INPUT
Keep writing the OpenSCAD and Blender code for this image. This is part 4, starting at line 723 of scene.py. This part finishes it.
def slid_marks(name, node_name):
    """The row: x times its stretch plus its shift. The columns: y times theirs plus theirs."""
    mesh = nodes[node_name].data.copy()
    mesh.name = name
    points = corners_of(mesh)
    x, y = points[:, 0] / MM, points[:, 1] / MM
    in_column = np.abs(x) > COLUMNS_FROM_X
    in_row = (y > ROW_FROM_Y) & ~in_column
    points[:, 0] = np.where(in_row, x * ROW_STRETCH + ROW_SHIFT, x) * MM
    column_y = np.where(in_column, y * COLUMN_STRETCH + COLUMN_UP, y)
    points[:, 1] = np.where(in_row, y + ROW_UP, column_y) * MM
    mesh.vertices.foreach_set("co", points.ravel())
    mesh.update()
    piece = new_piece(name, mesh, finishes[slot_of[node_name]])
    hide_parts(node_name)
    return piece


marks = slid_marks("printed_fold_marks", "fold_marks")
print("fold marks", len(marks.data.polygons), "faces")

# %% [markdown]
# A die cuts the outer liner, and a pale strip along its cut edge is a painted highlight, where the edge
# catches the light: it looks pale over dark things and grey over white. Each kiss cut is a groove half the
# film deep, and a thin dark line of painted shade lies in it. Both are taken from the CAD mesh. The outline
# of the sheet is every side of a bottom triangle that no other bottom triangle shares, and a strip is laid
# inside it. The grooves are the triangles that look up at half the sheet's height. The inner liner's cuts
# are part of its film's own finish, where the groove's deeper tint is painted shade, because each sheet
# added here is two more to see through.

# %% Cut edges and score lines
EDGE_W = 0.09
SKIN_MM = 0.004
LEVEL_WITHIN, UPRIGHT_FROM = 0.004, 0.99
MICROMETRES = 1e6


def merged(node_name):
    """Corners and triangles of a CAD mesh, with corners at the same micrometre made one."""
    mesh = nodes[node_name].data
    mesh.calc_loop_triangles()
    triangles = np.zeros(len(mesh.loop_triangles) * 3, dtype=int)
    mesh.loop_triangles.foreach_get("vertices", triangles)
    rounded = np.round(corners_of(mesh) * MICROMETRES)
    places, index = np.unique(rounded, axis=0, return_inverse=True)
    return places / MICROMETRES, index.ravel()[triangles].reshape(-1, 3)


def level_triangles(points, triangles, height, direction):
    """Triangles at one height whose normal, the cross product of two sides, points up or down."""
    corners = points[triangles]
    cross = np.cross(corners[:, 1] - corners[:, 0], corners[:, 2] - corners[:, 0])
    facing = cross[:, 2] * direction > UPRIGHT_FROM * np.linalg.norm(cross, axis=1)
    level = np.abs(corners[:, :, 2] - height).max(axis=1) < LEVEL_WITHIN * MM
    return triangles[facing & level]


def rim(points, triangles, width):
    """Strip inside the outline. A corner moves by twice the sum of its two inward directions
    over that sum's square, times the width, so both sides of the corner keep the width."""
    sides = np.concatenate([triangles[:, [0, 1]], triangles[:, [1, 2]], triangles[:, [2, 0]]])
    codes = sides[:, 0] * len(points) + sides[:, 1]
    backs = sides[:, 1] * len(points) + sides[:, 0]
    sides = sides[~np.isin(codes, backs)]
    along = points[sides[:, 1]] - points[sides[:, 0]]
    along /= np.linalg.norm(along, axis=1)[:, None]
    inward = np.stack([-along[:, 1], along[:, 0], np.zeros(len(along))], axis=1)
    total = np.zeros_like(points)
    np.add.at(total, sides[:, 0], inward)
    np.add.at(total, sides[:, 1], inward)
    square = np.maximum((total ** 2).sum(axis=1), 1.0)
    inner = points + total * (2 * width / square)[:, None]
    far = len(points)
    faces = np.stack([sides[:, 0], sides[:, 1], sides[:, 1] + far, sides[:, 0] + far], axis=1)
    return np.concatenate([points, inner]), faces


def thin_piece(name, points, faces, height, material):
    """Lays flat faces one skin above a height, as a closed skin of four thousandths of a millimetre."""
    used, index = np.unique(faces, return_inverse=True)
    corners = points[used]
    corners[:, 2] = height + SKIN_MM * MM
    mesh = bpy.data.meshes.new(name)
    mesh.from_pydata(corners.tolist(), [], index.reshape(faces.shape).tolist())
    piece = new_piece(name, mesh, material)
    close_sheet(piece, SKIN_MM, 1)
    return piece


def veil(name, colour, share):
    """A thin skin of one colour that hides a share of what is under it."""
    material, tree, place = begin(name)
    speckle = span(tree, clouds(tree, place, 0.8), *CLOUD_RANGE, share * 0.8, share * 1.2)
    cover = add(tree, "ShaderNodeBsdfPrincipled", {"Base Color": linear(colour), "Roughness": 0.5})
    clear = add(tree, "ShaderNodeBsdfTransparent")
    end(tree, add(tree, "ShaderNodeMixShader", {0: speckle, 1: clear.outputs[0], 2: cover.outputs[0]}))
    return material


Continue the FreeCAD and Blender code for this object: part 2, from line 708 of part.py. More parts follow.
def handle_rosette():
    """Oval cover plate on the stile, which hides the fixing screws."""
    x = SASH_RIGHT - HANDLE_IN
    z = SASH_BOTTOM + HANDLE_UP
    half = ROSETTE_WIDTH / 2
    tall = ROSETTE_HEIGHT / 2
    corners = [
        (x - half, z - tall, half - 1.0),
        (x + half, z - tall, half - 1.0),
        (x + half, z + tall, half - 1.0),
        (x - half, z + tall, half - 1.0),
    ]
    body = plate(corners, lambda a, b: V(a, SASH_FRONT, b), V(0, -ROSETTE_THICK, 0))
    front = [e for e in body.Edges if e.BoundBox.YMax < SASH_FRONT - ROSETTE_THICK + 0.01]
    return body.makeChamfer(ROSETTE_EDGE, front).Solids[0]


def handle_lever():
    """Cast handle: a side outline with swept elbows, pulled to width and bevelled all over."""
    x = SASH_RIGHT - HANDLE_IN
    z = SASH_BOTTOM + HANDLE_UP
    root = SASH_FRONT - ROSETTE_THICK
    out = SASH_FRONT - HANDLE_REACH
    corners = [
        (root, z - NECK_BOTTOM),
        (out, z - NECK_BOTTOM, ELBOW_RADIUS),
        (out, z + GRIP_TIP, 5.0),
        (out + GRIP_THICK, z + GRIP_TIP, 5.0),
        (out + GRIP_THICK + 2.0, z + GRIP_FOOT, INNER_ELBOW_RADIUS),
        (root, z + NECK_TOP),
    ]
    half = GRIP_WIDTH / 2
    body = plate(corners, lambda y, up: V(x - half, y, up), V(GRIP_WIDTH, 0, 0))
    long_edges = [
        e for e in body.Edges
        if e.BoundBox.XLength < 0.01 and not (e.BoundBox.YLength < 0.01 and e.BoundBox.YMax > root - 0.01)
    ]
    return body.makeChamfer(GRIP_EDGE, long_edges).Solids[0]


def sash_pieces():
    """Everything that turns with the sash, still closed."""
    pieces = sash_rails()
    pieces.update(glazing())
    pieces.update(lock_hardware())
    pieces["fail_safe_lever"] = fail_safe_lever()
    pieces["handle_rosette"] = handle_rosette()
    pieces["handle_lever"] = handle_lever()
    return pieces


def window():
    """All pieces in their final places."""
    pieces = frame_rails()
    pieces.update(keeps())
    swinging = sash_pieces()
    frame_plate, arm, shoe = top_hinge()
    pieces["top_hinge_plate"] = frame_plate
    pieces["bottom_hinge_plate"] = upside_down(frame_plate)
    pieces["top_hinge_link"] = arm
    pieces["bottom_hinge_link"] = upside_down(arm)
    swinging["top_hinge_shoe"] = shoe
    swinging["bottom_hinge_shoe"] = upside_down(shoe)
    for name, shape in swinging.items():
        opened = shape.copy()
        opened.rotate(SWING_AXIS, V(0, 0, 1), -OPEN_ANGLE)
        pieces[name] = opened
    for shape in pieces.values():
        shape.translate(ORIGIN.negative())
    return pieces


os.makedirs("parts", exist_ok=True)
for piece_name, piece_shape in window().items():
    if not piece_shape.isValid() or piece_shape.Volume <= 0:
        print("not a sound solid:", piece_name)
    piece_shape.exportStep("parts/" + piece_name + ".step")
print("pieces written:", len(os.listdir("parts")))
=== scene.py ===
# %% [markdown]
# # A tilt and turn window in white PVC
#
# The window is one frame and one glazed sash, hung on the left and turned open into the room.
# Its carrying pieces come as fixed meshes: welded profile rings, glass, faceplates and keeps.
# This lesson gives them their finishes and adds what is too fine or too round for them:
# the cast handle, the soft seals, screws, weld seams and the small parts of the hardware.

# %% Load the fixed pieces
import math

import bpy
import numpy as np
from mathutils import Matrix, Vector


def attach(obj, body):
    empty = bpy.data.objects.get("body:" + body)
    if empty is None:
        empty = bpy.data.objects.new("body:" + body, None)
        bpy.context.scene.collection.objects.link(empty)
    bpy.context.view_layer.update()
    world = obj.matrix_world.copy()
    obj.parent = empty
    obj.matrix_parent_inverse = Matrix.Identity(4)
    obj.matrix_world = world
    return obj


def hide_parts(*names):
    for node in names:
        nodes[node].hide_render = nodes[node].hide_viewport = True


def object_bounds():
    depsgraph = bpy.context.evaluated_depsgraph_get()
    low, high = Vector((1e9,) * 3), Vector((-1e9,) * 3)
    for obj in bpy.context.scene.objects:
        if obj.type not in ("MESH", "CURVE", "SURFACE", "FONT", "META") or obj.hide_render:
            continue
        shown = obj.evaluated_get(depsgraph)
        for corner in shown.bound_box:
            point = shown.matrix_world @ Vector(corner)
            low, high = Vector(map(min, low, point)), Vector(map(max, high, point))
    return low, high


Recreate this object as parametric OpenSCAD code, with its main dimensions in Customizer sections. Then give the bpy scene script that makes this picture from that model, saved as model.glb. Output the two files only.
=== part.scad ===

TASK DETAILS
Transcribe word for word the lines from the one holding "for shape in" through the one holding "point = shown.matrix_world". Include both, and add nothing.

SOLUTION FOR THIS EXERCISE
    for shape in pieces.values():
        shape.translate(ORIGIN.negative())
    return pieces


os.makedirs("parts", exist_ok=True)
for piece_name, piece_shape in window().items():
    if not piece_shape.isValid() or piece_shape.Volume <= 0:
        print("not a sound solid:", piece_name)
    piece_shape.exportStep("parts/" + piece_name + ".step")
print("pieces written:", len(os.listdir("parts")))
=== scene.py ===
# %% [markdown]
# # A tilt and turn window in white PVC
#
# The window is one frame and one glazed sash, hung on the left and turned open into the room.
# Its carrying pieces come as fixed meshes: welded profile rings, glass, faceplates and keeps.
# This lesson gives them their finishes and adds what is too fine or too round for them:
# the cast handle, the soft seals, screws, weld seams and the small parts of the hardware.

# %% Load the fixed pieces
import math

import bpy
import numpy as np
from mathutils import Matrix, Vector


def attach(obj, body):
    empty = bpy.data.objects.get("body:" + body)
    if empty is None:
        empty = bpy.data.objects.new("body:" + body, None)
        bpy.context.scene.collection.objects.link(empty)
    bpy.context.view_layer.update()
    world = obj.matrix_world.copy()
    obj.parent = empty
    obj.matrix_parent_inverse = Matrix.Identity(4)
    obj.matrix_world = world
    return obj


def hide_parts(*names):
    for node in names:
        nodes[node].hide_render = nodes[node].hide_viewport = True


def object_bounds():
    depsgraph = bpy.context.evaluated_depsgraph_get()
    low, high = Vector((1e9,) * 3), Vector((-1e9,) * 3)
    for obj in bpy.context.scene.objects:
        if obj.type not in ("MESH", "CURVE", "SURFACE", "FONT", "META") or obj.hide_render:
            continue
        shown = obj.evaluated_get(depsgraph)
        for corner in shown.bound_box:
            point = shown.matrix_world @ Vector(corner)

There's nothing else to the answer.